── Data shown ──

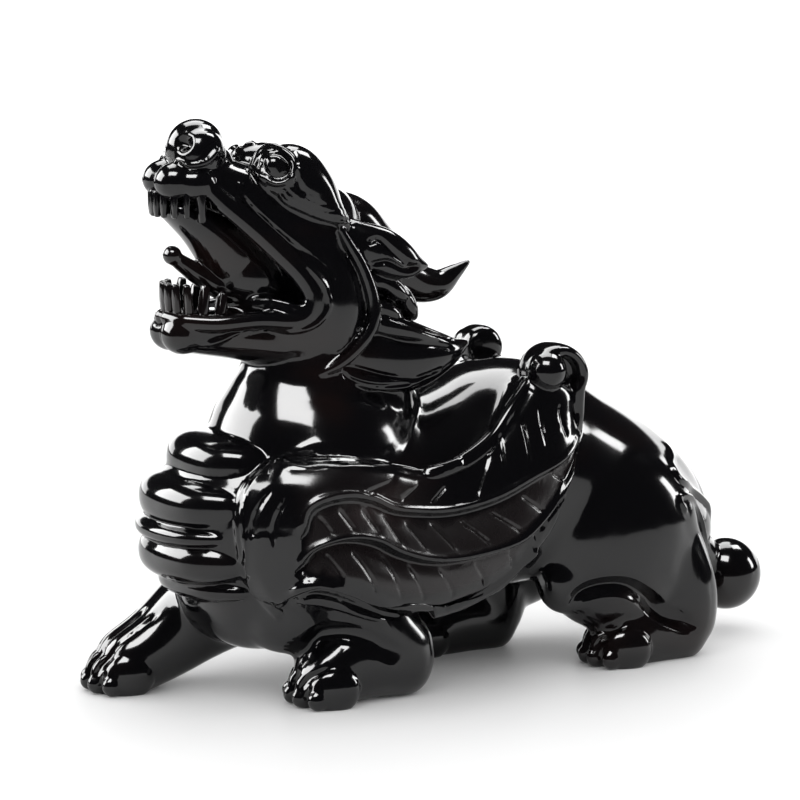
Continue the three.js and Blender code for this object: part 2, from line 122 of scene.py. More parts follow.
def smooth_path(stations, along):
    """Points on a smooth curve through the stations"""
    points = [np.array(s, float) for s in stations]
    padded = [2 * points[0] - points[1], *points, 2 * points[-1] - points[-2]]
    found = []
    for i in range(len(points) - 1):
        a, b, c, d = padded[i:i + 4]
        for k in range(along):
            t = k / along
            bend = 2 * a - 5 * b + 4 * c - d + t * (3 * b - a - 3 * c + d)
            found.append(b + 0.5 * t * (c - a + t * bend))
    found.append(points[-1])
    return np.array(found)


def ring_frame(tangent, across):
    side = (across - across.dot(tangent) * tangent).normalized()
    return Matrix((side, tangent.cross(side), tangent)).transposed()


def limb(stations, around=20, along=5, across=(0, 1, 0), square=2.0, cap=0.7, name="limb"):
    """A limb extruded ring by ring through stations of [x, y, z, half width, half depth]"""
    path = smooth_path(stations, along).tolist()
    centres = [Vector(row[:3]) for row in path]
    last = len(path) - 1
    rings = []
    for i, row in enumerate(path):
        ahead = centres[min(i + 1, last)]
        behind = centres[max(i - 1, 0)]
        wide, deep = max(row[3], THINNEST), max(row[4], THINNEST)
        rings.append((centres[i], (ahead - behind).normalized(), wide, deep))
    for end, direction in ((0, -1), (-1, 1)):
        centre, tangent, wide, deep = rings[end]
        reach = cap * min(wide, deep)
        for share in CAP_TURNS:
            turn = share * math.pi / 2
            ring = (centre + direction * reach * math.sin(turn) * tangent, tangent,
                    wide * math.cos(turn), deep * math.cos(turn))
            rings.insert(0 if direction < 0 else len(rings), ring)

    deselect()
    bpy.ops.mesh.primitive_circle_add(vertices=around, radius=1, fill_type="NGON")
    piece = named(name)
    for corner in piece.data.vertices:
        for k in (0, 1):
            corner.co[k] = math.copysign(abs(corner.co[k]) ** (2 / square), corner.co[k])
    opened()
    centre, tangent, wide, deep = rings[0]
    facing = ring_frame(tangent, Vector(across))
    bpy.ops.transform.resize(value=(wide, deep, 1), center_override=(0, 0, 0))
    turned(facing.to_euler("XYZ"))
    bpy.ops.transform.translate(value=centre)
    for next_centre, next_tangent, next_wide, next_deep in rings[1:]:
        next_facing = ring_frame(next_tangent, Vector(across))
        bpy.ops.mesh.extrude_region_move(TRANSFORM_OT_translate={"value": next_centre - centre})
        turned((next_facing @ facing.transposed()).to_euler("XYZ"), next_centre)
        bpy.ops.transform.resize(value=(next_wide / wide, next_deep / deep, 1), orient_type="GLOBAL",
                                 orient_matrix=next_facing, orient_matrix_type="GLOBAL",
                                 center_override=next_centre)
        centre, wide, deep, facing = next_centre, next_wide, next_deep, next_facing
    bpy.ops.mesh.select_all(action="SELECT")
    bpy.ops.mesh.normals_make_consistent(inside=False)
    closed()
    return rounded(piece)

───

**Aim:** Copy every line exactly. Leave nothing out.

**Worked answer:**
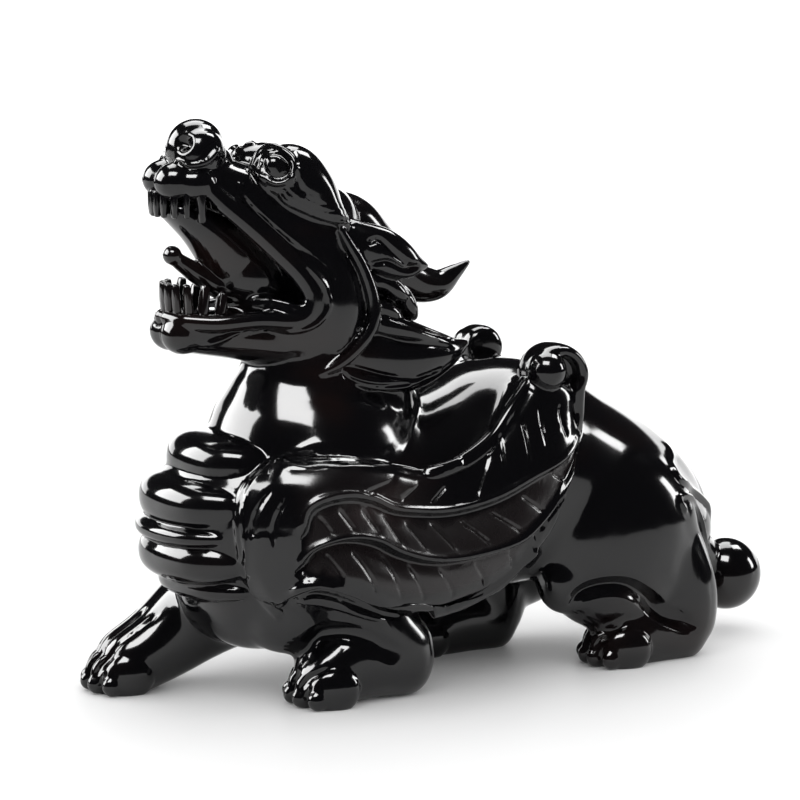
Continue the three.js and Blender code for this object: part 2, from line 122 of scene.py. More parts follow.
def smooth_path(stations, along):
    """Points on a smooth curve through the stations"""
    points = [np.array(s, float) for s in stations]
    padded = [2 * points[0] - points[1], *points, 2 * points[-1] - points[-2]]
    found = []
    for i in range(len(points) - 1):
        a, b, c, d = padded[i:i + 4]
        for k in range(along):
            t = k / along
            bend = 2 * a - 5 * b + 4 * c - d + t * (3 * b - a - 3 * c + d)
            found.append(b + 0.5 * t * (c - a + t * bend))
    found.append(points[-1])
    return np.array(found)


def ring_frame(tangent, across):
    side = (across - across.dot(tangent) * tangent).normalized()
    return Matrix((side, tangent.cross(side), tangent)).transposed()


def limb(stations, around=20, along=5, across=(0, 1, 0), square=2.0, cap=0.7, name="limb"):
    """A limb extruded ring by ring through stations of [x, y, z, half width, half depth]"""
    path = smooth_path(stations, along).tolist()
    centres = [Vector(row[:3]) for row in path]
    last = len(path) - 1
    rings = []
    for i, row in enumerate(path):
        ahead = centres[min(i + 1, last)]
        behind = centres[max(i - 1, 0)]
        wide, deep = max(row[3], THINNEST), max(row[4], THINNEST)
        rings.append((centres[i], (ahead - behind).normalized(), wide, deep))
    for end, direction in ((0, -1), (-1, 1)):
        centre, tangent, wide, deep = rings[end]
        reach = cap * min(wide, deep)
        for share in CAP_TURNS:
            turn = share * math.pi / 2
            ring = (centre + direction * reach * math.sin(turn) * tangent, tangent,
                    wide * math.cos(turn), deep * math.cos(turn))
            rings.insert(0 if direction < 0 else len(rings), ring)

    deselect()
    bpy.ops.mesh.primitive_circle_add(vertices=around, radius=1, fill_type="NGON")
    piece = named(name)
    for corner in piece.data.vertices:
        for k in (0, 1):
            corner.co[k] = math.copysign(abs(corner.co[k]) ** (2 / square), corner.co[k])
    opened()
    centre, tangent, wide, deep = rings[0]
    facing = ring_frame(tangent, Vector(across))
    bpy.ops.transform.resize(value=(wide, deep, 1), center_override=(0, 0, 0))
    turned(facing.to_euler("XYZ"))
    bpy.ops.transform.translate(value=centre)
    for next_centre, next_tangent, next_wide, next_deep in rings[1:]:
        next_facing = ring_frame(next_tangent, Vector(across))
        bpy.ops.mesh.extrude_region_move(TRANSFORM_OT_translate={"value": next_centre - centre})
        turned((next_facing @ facing.transposed()).to_euler("XYZ"), next_centre)
        bpy.ops.transform.resize(value=(next_wide / wide, next_deep / deep, 1), orient_type="GLOBAL",
                                 orient_matrix=next_facing, orient_matrix_type="GLOBAL",
                                 center_override=next_centre)
        centre, wide, deep, facing = next_centre, next_wide, next_deep, next_facing
    bpy.ops.mesh.select_all(action="SELECT")
    bpy.ops.mesh.normals_make_consistent(inside=False)
    closed()
    return rounded(piece)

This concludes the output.